As crises generally do, this one too impacts the most disadvantaged and vulnerable the most, exacerbating the unparalleled levels of global inequality. In light of this, the IMF and World Bank call for the suspension of debt payments from the 76 IDA-eligible countries. Similarly, the United Nations Conference on Trade and Development (UNCTAD) advises to cancel $1 trillion in debt in 2020 alone. Within nations, profound inequalities are exemplified by the divide between those working at risk of contagion and those staying home, those with access to healthcare and those without, those enjoying state support and those facing the crisis alone. Under the dire circumstances states, especially those that can afford it like the US and European nations, are providing a variety of income support, unemployment benefits and tax deferrals for individuals, as well as financial support for self-employed and small and medium enterprises. Governments have started slashing interest rates and printing incredible quantities of money to manage all that and stabilise their economies. Although expansionary fiscal and monetary policy is critical in the immediate reaction, injecting capital into the financialised economic system is not be enough to tackle this deeper aspects of the crisis. The bigger question remains, what the lessons have been learned for the future and whether this crisis will set the stage for a more equal recovery, with a more fair, inclusive and resilient system of health and income insurance for the future.

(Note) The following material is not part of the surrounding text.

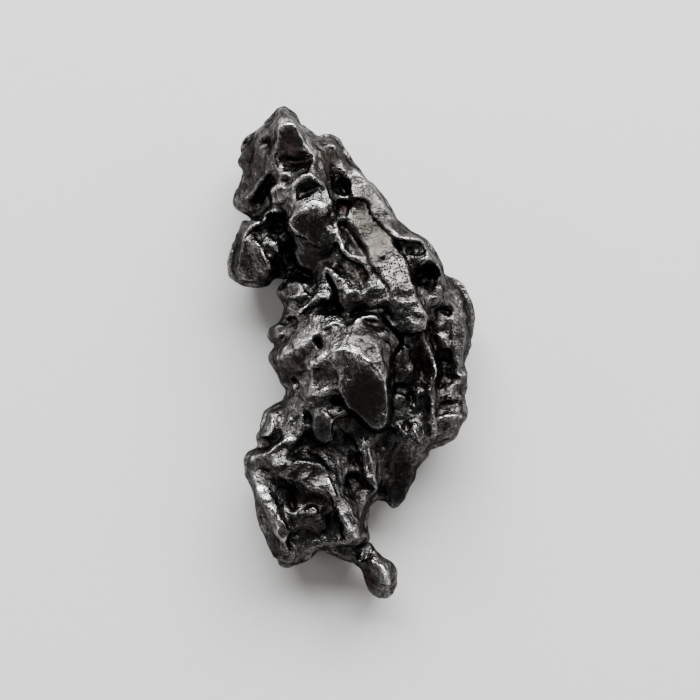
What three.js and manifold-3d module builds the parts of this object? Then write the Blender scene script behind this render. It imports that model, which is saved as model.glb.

As with other crises, politically-connected corporate and plutocratic interests are seeking to benefit from the chaos, raking in bailout funds. Some, such as the European automobile lobby, are attempting to derail specific environmental standards, while others hope to scrap initiatives as the European Green Deal altogether. Bailouts to hard hit sectors like the airline and automobile industries cannot be unconditional. In bailing out large corporations, governments ought to seize the moment to radically reconfigure the fabric of national and global economies.
Instead of propping up a system of polluting industries, fossilised capital, and criminal actors, ‘we already know what the solutions are: investing in renewable energy instead of fossil fuels; investing in nature and reforestation; investing in sustainable food systems and regenerative agriculture; and, shifting to a more local, circular and low carbon economy,’ as a recent letter to global leaders by the Club of Rome succinctly enumerates.
The COVID-19 pandemic is truly a tragedy, and it is not over yet. The economic crisis that the pandemic has precipitated, though, is also an unprecedented opportunity to transition from destructive socioeconomic systems towards delivering on the promise of the 2030 Agenda: broadly shared peace and prosperity within the boundaries of our planet. As United Nations Secretary-General Antonio Guterres puts it: ‘Now is the time to redouble our efforts to build more inclusive and sustainable economies and societies that are more resilient in the face of pandemics, climate change and other global challenges. The recovery must lead to a different economy. Our roadmap remains the 2030 agenda and sustainable development goals.’